>> start STORED DATA

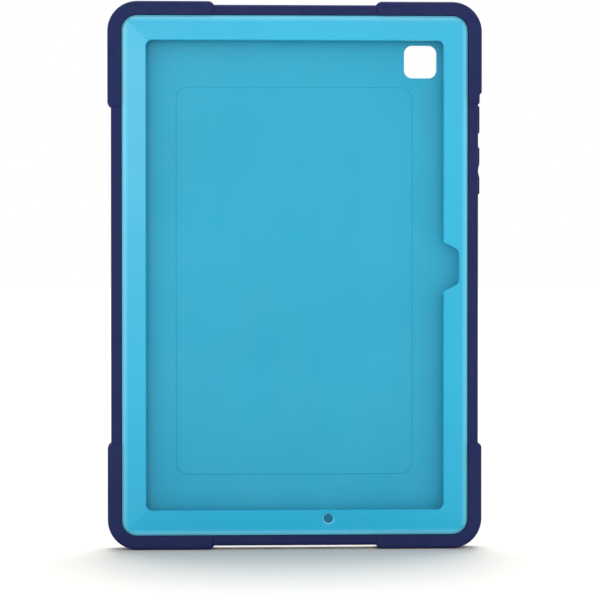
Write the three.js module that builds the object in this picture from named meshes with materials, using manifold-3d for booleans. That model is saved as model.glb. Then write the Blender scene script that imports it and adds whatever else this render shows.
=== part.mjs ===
// Rugged three-layer tablet case: a hard rear shell that holds the tablet, a hard front frame
// round its screen, and a thick silicone skin with raised corner bumpers over both.
// A kickstand folds out of the back, and two silicone pads cover the tablet's side keys.
//
// Millimetres. +Z is up with the case standing in portrait, the screen side faces -Y, and the
// origin is under the middle of the bottom edge.
import * as THREE from "three";
import { mergeVertices } from "three/addons/utils/BufferGeometryUtils.js";
import Module from "manifold-3d";

const wasm = await Module();
wasm.setup();

// ---- Driving dimensions ----------------------------------------------------------------
const TABLET = { width: 161.9, height: 246.8, thickness: 6.9 };
const WIDTH = 183; // over the corner bumpers
const HEIGHT = 267.5;
const DEPTH = 16;
const GAP = 0.3; // between pieces that touch
const MID_Z = HEIGHT / 2;
const SMOOTH = 7; // segments in a quarter circle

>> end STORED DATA

◆ GIVEN INSTRUCTION ◆
Show every line above in which the word "three" occurs.

◆ THE SOLUTION ◆
Write the three.js module that builds the object in this picture from named meshes with materials, using manifold-3d for booleans. That model is saved as model.glb. Then write the Blender scene script that imports it and adds whatever else this render shows.
// Rugged three-layer tablet case: a hard rear shell that holds the tablet, a hard front frame
import * as THREE from "three";
import { mergeVertices } from "three/addons/utils/BufferGeometryUtils.js";